Quote exactly the lines between the line containing "Write the three.js" and the line containing "import * as", counting those two lines as part of the range. Leave the rest out.

— Material provided —
***

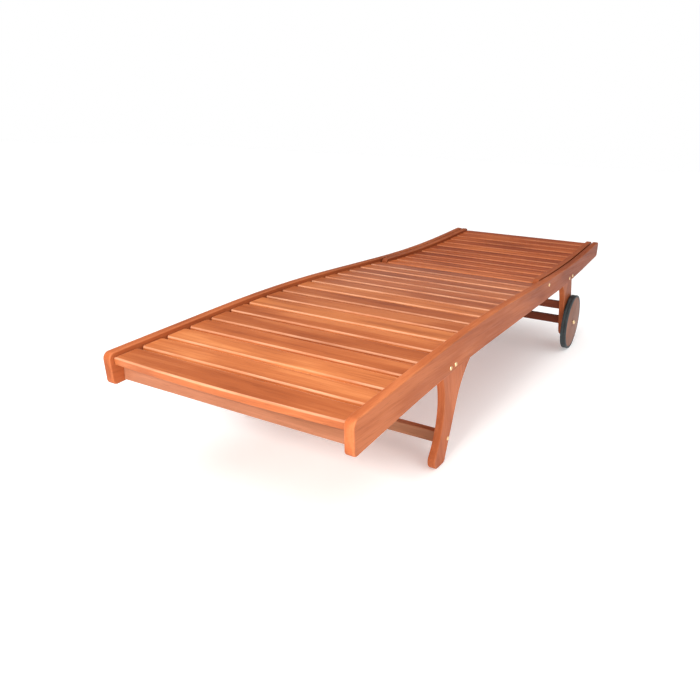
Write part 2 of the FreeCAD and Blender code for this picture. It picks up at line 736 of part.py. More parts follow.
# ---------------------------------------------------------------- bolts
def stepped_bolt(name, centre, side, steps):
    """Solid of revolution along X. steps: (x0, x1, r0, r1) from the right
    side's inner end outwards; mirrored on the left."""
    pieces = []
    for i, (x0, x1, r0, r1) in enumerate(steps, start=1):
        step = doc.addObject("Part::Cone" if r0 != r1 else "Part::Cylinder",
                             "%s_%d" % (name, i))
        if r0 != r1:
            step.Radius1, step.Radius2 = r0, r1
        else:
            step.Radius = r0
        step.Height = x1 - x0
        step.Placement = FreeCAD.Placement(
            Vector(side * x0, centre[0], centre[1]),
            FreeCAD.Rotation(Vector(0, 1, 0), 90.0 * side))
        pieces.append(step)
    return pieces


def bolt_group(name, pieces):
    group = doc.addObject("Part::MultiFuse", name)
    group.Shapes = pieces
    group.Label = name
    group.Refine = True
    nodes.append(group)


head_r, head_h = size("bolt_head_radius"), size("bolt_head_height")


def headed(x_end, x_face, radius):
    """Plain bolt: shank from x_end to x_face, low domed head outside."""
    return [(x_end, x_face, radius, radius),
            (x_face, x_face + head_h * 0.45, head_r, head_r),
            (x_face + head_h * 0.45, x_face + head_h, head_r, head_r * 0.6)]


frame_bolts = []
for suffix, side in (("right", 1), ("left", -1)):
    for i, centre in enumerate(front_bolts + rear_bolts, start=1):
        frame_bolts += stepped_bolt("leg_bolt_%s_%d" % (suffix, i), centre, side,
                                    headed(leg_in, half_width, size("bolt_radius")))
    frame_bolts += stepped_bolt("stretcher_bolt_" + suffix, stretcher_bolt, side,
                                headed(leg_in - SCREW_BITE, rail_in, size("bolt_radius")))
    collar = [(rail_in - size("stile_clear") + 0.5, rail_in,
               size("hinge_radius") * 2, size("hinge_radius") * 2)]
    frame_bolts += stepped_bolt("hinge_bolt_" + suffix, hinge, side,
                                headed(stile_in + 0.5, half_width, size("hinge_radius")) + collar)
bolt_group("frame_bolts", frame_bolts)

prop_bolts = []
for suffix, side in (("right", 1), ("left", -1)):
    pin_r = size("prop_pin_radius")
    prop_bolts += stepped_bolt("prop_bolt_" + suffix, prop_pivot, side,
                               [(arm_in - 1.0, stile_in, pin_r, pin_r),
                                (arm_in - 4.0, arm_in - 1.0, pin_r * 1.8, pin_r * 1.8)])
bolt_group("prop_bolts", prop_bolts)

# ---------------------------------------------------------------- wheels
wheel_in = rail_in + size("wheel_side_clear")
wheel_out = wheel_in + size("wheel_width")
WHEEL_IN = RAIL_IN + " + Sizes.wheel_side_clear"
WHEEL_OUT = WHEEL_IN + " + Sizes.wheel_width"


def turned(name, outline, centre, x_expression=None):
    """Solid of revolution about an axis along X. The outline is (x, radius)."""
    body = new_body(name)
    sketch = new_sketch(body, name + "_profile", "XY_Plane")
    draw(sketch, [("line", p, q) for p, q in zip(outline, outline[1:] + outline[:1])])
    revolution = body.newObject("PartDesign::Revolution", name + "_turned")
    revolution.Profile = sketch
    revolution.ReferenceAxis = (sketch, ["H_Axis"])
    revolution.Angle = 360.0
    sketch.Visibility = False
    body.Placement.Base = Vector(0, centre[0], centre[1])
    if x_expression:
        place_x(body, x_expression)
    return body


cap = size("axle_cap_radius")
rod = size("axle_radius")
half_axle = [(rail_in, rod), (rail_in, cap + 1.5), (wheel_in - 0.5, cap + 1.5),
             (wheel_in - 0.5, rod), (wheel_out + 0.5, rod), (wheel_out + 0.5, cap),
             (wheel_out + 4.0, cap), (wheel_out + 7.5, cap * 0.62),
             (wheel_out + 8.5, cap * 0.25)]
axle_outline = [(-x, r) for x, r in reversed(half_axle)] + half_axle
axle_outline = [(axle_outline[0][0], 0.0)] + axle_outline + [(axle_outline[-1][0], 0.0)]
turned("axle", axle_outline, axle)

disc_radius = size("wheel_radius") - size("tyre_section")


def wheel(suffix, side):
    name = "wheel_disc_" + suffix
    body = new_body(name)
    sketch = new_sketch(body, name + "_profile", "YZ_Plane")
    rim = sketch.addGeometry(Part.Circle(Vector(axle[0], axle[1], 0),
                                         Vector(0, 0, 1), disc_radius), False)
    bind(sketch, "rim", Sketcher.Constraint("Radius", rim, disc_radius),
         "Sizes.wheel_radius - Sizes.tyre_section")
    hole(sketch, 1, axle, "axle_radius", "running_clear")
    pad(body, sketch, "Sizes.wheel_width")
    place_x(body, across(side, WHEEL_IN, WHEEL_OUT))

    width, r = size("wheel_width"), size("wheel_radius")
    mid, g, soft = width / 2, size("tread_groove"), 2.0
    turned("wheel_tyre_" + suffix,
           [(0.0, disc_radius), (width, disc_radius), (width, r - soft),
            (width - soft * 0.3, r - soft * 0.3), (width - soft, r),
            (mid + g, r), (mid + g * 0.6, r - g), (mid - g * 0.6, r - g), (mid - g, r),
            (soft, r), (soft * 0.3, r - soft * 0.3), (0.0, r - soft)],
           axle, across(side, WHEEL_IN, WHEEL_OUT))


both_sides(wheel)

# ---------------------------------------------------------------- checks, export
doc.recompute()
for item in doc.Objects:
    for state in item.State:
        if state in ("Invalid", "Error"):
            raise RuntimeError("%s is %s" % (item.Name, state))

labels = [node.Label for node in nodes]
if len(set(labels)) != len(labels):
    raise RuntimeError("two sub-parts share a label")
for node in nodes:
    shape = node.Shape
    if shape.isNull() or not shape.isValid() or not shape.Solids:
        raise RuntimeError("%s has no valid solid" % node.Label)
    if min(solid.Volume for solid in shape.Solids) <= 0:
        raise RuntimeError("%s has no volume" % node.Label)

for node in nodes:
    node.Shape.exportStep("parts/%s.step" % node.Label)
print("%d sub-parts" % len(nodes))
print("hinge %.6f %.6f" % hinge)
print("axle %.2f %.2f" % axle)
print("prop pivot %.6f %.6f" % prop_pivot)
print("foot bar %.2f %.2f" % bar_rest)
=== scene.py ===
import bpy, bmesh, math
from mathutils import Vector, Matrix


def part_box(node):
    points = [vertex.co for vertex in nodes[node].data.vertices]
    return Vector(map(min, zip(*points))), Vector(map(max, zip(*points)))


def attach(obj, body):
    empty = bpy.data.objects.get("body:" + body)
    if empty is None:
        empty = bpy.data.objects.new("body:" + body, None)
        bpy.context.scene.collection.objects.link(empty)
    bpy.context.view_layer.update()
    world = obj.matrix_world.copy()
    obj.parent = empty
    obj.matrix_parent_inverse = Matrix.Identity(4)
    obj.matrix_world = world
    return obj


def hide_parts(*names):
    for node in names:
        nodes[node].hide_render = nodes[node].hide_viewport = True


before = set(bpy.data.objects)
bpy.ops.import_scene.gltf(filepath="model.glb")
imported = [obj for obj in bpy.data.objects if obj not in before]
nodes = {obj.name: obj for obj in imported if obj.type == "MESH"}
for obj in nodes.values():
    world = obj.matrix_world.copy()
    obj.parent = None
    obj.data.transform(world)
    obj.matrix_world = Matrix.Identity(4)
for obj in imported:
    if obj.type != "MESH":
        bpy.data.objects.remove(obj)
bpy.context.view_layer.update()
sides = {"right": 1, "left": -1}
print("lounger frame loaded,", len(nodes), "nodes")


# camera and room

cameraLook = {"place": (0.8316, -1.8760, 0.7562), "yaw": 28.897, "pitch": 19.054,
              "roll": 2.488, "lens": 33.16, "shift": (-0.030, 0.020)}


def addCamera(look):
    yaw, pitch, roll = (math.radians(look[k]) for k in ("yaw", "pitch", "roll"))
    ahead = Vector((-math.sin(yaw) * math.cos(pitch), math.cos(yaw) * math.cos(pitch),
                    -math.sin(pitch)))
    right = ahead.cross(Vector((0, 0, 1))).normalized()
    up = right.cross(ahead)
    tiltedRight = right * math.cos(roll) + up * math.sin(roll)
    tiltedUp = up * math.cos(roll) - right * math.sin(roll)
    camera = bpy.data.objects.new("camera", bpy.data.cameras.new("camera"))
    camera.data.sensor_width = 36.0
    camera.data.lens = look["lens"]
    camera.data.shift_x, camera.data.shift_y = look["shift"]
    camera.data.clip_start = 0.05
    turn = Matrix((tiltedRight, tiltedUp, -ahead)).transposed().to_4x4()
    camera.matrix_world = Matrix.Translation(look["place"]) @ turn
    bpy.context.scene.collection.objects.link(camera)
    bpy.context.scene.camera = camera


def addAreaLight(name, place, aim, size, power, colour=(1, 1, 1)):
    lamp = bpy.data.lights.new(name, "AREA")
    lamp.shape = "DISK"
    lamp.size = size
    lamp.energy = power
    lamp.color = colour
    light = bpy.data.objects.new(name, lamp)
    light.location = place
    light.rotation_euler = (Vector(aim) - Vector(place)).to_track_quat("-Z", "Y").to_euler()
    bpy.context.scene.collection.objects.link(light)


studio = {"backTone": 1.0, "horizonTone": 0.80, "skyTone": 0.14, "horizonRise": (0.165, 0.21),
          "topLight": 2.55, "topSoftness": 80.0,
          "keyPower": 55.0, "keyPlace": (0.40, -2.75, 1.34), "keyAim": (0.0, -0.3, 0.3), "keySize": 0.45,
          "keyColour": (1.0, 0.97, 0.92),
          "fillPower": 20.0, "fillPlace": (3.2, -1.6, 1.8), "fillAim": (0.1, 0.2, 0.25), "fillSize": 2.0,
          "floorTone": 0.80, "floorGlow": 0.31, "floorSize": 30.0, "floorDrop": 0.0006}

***

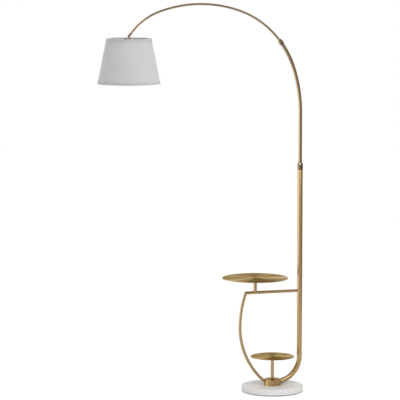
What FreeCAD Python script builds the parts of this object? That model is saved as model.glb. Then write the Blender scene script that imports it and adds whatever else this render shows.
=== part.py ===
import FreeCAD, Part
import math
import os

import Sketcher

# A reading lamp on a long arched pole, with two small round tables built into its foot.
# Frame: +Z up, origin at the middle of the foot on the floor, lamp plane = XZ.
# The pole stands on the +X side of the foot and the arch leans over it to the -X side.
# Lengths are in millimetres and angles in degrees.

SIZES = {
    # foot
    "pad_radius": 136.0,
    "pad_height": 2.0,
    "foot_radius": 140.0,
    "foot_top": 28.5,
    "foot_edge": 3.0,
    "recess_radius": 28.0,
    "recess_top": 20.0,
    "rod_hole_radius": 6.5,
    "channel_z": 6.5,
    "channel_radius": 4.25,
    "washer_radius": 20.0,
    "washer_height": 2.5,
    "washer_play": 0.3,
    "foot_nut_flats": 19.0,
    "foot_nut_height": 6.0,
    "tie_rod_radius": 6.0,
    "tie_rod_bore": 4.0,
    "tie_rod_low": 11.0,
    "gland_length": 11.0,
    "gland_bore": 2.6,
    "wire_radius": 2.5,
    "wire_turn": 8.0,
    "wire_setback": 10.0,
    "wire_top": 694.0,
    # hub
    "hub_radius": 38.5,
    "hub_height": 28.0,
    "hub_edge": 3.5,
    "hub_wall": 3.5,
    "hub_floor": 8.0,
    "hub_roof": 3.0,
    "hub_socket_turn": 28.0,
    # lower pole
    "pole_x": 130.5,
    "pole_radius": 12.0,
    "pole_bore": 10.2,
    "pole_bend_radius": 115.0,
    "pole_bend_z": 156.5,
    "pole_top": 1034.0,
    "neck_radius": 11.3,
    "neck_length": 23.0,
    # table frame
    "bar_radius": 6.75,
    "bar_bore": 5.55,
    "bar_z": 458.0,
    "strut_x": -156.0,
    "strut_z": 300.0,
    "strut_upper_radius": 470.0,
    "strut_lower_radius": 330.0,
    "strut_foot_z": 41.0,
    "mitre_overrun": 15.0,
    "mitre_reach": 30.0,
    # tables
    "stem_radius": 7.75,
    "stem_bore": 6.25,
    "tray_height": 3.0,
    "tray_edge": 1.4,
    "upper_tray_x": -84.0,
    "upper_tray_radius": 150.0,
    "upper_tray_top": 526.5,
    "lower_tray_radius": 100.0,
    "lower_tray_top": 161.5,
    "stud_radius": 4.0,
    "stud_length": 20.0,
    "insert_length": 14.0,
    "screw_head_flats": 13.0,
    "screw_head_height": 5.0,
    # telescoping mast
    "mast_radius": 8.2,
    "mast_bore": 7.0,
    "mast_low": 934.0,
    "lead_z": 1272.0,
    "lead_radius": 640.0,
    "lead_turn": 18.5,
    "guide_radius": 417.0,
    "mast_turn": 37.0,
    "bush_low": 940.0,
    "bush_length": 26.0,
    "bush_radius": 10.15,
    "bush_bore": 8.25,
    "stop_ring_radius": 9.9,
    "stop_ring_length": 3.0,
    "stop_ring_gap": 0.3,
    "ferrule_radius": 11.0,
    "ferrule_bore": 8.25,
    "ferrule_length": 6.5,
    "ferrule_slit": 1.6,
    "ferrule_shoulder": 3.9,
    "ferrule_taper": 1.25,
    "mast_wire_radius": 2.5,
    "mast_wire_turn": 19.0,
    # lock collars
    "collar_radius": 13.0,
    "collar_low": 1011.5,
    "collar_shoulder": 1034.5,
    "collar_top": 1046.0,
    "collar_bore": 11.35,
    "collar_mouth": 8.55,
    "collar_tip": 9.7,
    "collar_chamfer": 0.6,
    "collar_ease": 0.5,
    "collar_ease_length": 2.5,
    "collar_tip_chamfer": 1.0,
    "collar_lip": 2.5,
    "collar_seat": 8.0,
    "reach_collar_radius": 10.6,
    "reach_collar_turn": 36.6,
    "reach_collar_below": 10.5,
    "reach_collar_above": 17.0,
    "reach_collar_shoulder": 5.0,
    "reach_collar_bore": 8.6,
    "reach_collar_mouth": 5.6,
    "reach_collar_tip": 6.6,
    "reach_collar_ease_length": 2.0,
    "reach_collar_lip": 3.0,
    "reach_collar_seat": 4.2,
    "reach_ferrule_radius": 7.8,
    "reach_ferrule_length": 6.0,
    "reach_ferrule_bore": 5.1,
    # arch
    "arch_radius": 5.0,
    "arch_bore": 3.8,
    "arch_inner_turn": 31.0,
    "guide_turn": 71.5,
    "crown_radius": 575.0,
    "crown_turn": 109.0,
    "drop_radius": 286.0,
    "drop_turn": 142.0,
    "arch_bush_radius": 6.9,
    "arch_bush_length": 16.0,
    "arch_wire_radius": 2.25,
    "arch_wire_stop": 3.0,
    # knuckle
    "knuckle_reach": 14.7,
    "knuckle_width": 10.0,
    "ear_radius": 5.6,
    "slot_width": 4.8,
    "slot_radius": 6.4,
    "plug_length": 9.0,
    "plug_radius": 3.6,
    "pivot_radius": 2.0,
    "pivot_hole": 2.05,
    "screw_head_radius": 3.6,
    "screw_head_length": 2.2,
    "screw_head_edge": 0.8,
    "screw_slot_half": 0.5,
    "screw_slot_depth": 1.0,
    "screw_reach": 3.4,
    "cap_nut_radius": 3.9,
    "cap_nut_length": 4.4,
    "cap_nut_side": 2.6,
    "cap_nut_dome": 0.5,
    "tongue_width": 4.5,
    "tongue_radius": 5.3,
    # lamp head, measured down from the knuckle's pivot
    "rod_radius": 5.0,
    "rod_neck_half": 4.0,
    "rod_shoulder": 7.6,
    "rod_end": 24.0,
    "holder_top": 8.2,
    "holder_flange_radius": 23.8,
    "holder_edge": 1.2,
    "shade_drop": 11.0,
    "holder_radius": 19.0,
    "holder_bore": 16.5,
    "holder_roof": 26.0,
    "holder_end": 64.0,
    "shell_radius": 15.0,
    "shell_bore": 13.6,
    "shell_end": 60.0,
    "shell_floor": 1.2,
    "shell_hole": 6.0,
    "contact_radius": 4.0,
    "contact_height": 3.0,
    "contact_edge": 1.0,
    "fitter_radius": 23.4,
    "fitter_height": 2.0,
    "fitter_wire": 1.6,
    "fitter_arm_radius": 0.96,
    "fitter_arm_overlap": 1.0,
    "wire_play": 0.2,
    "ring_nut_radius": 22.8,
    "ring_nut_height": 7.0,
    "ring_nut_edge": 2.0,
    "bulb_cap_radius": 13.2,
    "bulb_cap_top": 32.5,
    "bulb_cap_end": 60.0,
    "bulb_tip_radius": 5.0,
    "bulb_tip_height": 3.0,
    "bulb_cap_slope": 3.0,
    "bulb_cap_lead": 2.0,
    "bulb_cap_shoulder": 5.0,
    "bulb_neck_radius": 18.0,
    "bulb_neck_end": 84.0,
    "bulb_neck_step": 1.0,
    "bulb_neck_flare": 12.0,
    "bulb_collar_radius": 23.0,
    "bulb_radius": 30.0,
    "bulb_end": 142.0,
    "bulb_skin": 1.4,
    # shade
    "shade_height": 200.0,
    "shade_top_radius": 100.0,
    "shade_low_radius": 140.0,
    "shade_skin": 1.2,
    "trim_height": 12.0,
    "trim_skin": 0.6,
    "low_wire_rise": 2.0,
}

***

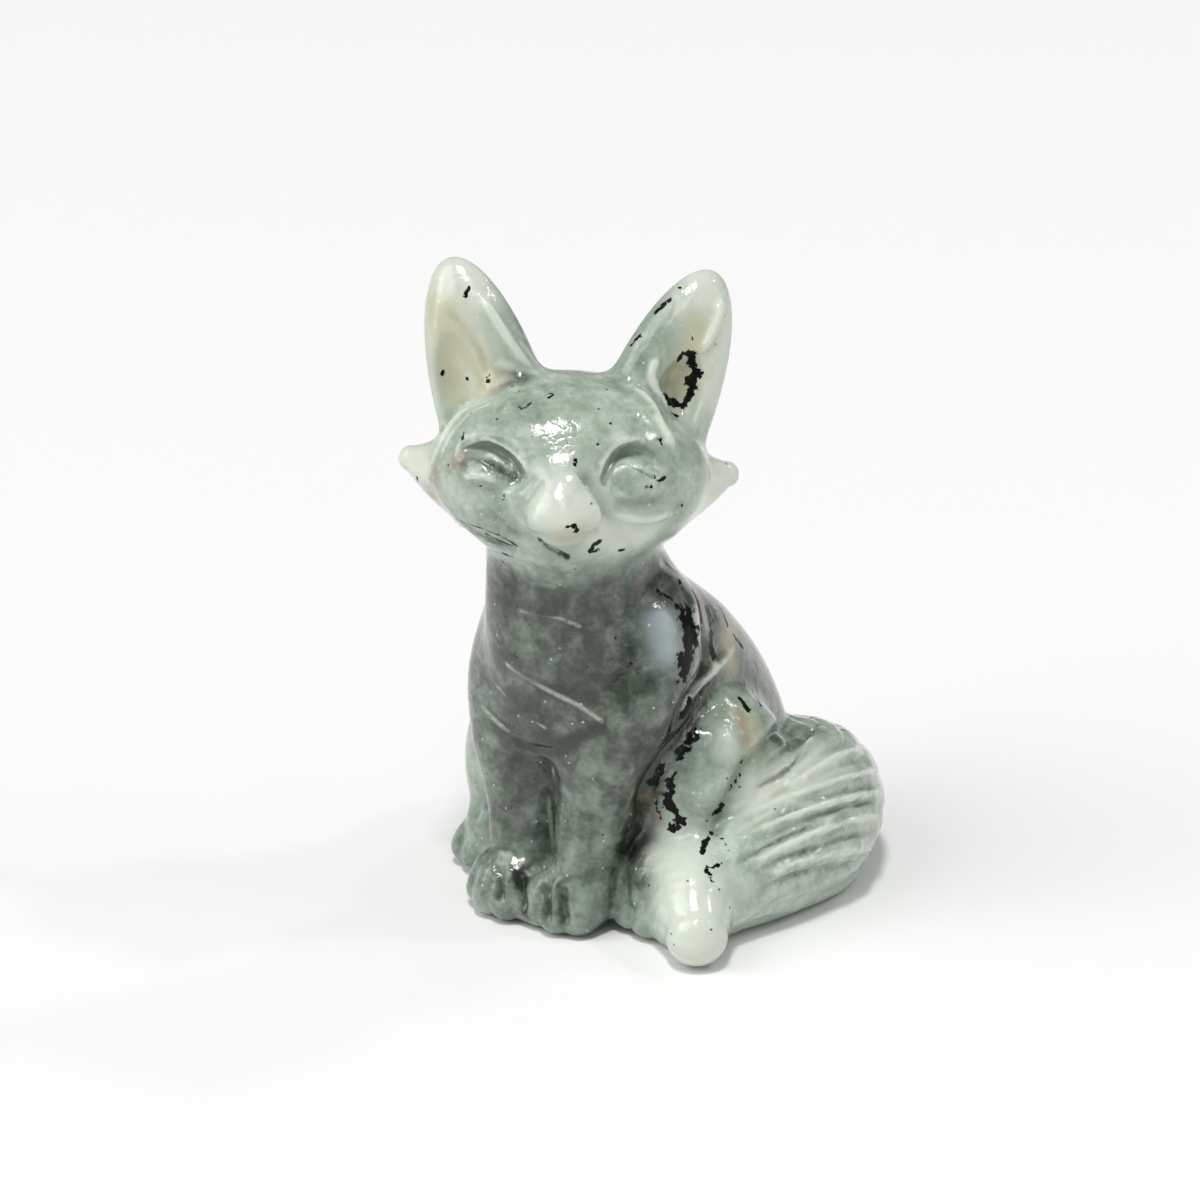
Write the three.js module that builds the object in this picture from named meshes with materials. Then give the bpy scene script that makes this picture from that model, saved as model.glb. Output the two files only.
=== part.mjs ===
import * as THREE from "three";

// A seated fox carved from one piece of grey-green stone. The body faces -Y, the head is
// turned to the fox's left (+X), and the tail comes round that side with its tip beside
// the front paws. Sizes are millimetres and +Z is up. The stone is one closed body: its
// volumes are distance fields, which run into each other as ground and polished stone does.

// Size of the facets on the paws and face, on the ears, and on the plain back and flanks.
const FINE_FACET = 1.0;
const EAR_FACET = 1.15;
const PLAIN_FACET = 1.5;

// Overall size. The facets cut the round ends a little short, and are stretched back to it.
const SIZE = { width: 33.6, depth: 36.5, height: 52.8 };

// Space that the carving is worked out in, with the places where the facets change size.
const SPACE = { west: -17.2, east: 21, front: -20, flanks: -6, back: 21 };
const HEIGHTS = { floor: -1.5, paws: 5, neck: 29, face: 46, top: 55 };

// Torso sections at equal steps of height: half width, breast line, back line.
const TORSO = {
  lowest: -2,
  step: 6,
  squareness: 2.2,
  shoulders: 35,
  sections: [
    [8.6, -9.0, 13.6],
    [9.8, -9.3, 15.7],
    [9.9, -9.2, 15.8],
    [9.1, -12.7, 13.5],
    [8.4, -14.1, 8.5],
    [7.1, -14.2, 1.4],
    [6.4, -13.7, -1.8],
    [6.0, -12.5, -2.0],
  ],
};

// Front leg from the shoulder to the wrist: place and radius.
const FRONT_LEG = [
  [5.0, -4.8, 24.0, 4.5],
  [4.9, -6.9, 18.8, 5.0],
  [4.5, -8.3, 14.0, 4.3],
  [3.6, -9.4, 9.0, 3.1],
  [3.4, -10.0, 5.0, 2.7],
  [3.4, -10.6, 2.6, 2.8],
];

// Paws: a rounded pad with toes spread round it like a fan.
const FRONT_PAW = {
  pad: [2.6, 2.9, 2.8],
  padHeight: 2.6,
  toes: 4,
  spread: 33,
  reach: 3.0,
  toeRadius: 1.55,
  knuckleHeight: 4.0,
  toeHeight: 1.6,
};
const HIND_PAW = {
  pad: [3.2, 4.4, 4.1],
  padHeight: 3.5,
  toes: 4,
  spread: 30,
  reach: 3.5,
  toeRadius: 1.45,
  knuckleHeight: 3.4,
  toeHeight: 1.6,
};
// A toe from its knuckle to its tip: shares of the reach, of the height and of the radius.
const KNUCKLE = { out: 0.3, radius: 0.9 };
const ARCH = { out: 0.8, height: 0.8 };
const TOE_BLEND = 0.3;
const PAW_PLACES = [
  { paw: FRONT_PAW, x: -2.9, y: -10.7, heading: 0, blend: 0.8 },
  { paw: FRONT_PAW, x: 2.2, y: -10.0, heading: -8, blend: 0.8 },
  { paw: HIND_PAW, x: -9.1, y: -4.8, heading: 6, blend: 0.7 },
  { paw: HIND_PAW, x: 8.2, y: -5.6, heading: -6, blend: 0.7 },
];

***

— Full response —
Write the three.js module that builds the object in this picture from named meshes with materials. Then give the bpy scene script that makes this picture from that model, saved as model.glb. Output the two files only.
=== part.mjs ===
import * as THREE from "three";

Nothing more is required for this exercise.